----- PROVIDED MATERIAL

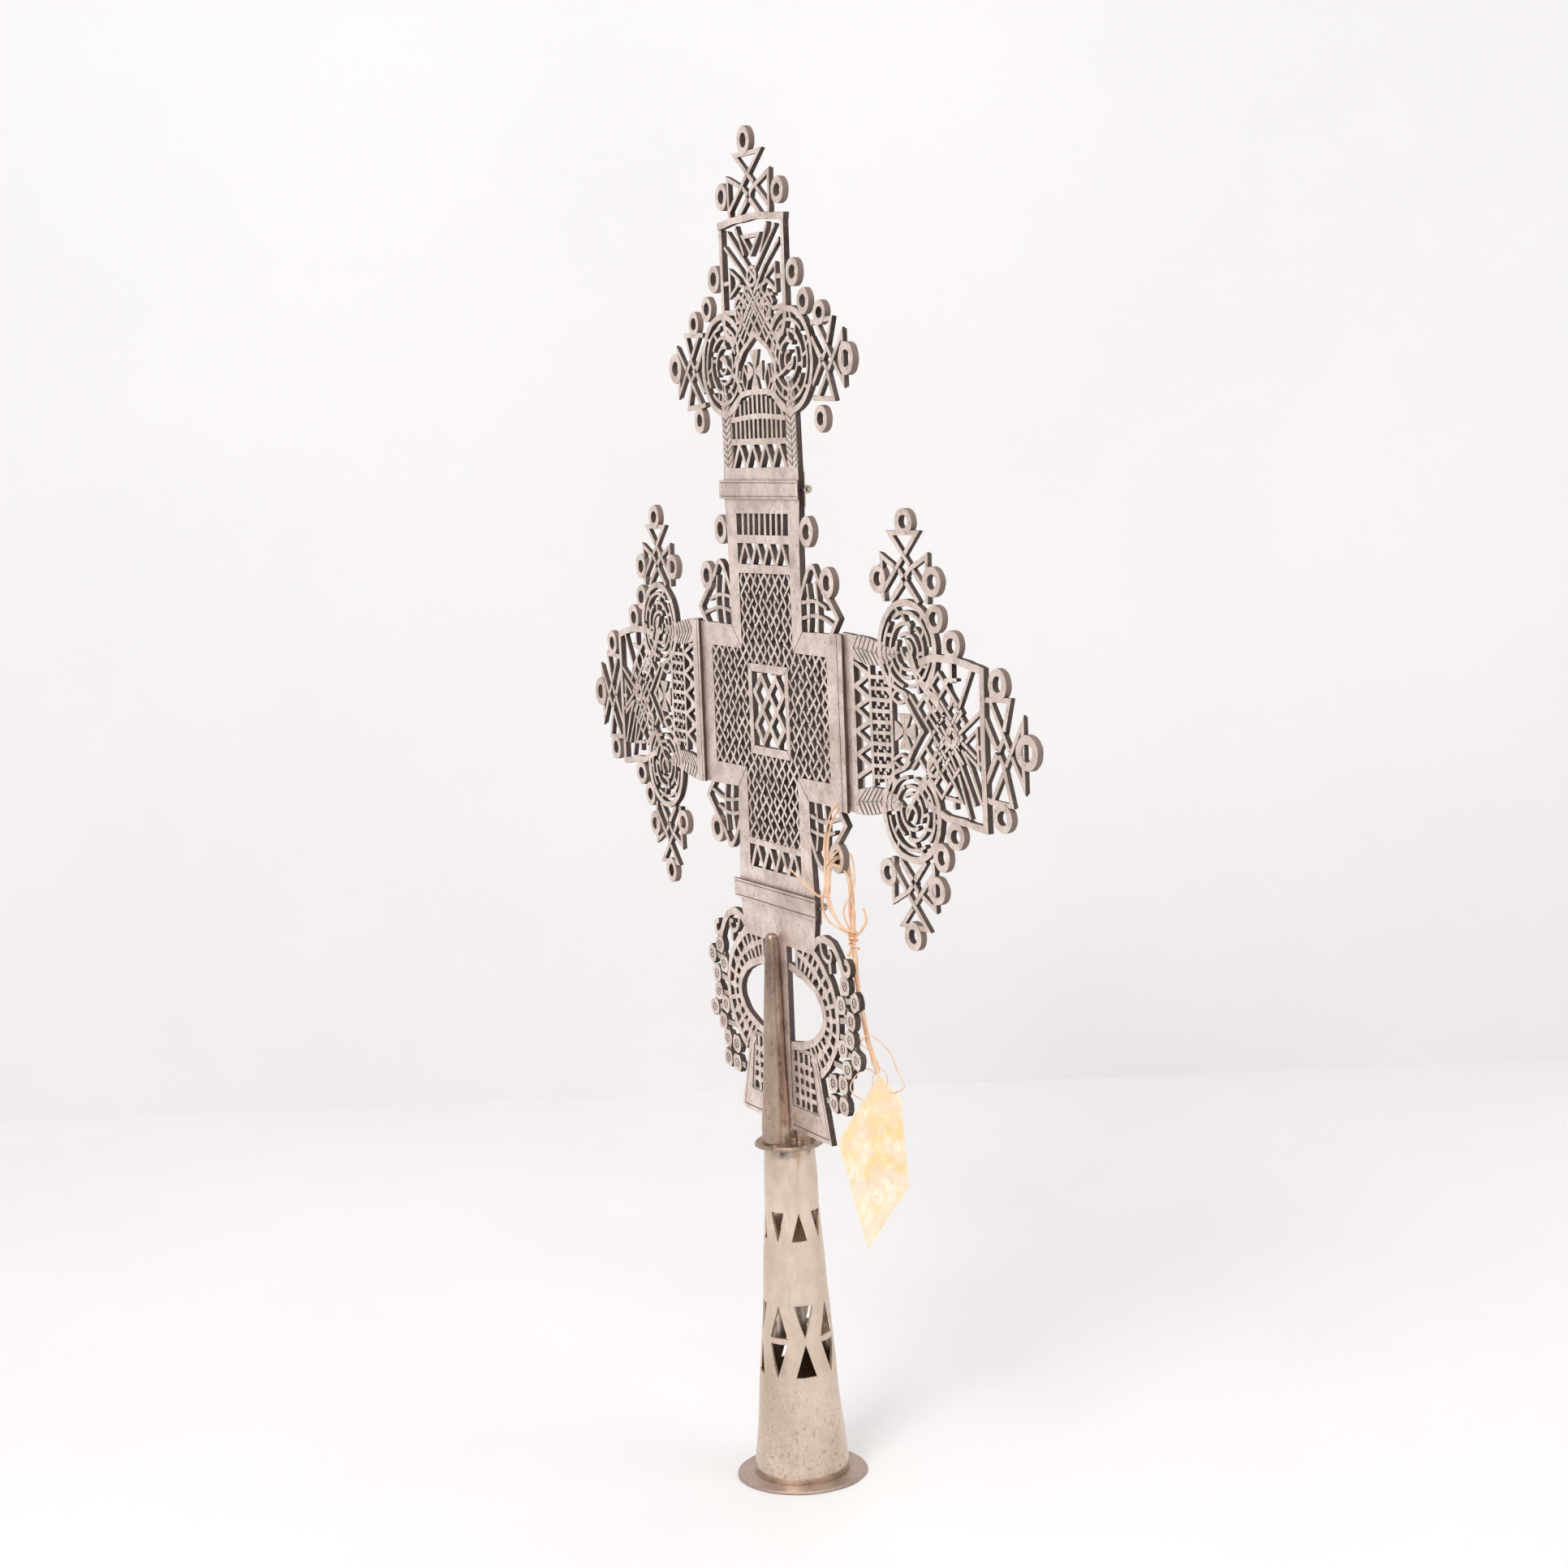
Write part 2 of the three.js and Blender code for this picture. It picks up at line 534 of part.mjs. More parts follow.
function placeHinge(mesh, name) {
  if (name === 'lower') mesh.position.set(0, AXIS_BACK, LOWER_SEAM);
  if (name === 'upper') mesh.position.set(0, AXIS_BACK, UPPER_SEAM);
  if (name === 'left' || name === 'right') {
    mesh.rotation.y = Math.PI / 2;
    mesh.position.set(name === 'left' ? -SIDE_SEAM : SIDE_SEAM, AXIS_BACK, ARM_MID);
  }
  return mesh;
}

function coverBand(half, height, mid) {
  return box(-half, half, FRONT - GAP - COVER_THICK, FRONT - GAP, mid - height / 2, mid + height / 2);
}

// ---- collector's tag on its raffia tie ---------------------------------------------------
function raffiaTie() {
  const route = new THREE.CatmullRomCurve3(TIE_ROUTE.map((point) => new THREE.Vector3(...point)));
  const section = new THREE.Shape();
  section.absarc(0, 0, TIE_DIAMETER / 2, 0, 2 * Math.PI);
  return solid(new THREE.ExtrudeGeometry(section, { steps: 28, curveSegments: 4, extrudePath: route }));
}

function paperTag() {
  const shape = polygon(TAG_OUTLINE);
  const tag = piece('paper_tag', slab(shape, -0.4, 0.4), paper);
  tag.rotation.z = TAG_TURN;
  tag.position.set(...TAG_HOLE);
  return tag;
}

// ---- assembly --------------------------------------------------------------------------
const cross = new THREE.Group();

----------

• WRITTEN EXERCISE: Extract the complete data, matching each line exactly.

• REPLY:
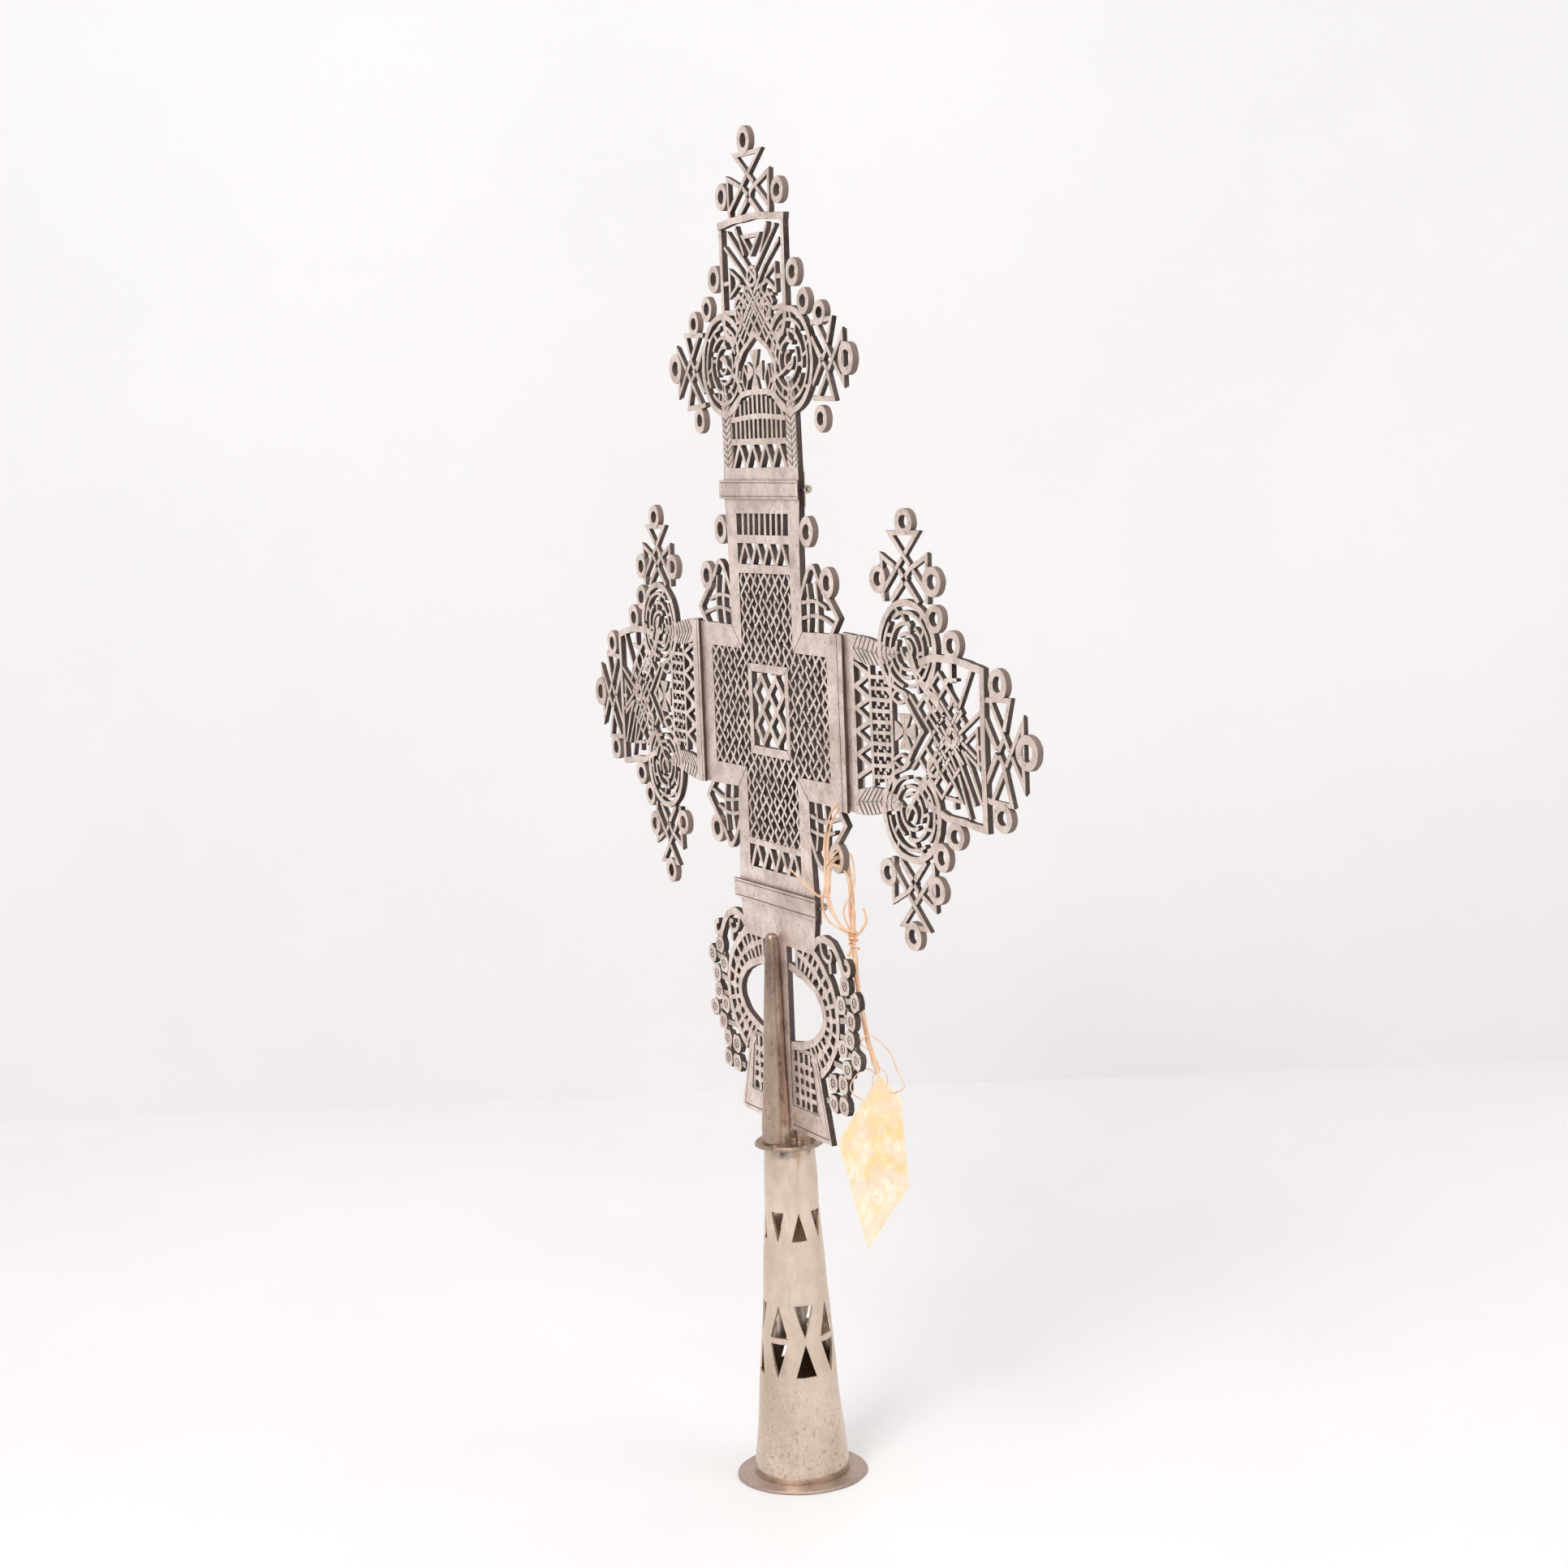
Write part 2 of the three.js and Blender code for this picture. It picks up at line 534 of part.mjs. More parts follow.
function placeHinge(mesh, name) {
  if (name === 'lower') mesh.position.set(0, AXIS_BACK, LOWER_SEAM);
  if (name === 'upper') mesh.position.set(0, AXIS_BACK, UPPER_SEAM);
  if (name === 'left' || name === 'right') {
    mesh.rotation.y = Math.PI / 2;
    mesh.position.set(name === 'left' ? -SIDE_SEAM : SIDE_SEAM, AXIS_BACK, ARM_MID);
  }
  return mesh;
}

function coverBand(half, height, mid) {
  return box(-half, half, FRONT - GAP - COVER_THICK, FRONT - GAP, mid - height / 2, mid + height / 2);
}

// ---- collector's tag on its raffia tie ---------------------------------------------------
function raffiaTie() {
  const route = new THREE.CatmullRomCurve3(TIE_ROUTE.map((point) => new THREE.Vector3(...point)));
  const section = new THREE.Shape();
  section.absarc(0, 0, TIE_DIAMETER / 2, 0, 2 * Math.PI);
  return solid(new THREE.ExtrudeGeometry(section, { steps: 28, curveSegments: 4, extrudePath: route }));
}

function paperTag() {
  const shape = polygon(TAG_OUTLINE);
  const tag = piece('paper_tag', slab(shape, -0.4, 0.4), paper);
  tag.rotation.z = TAG_TURN;
  tag.position.set(...TAG_HOLE);
  return tag;
}

// ---- assembly --------------------------------------------------------------------------
const cross = new THREE.Group();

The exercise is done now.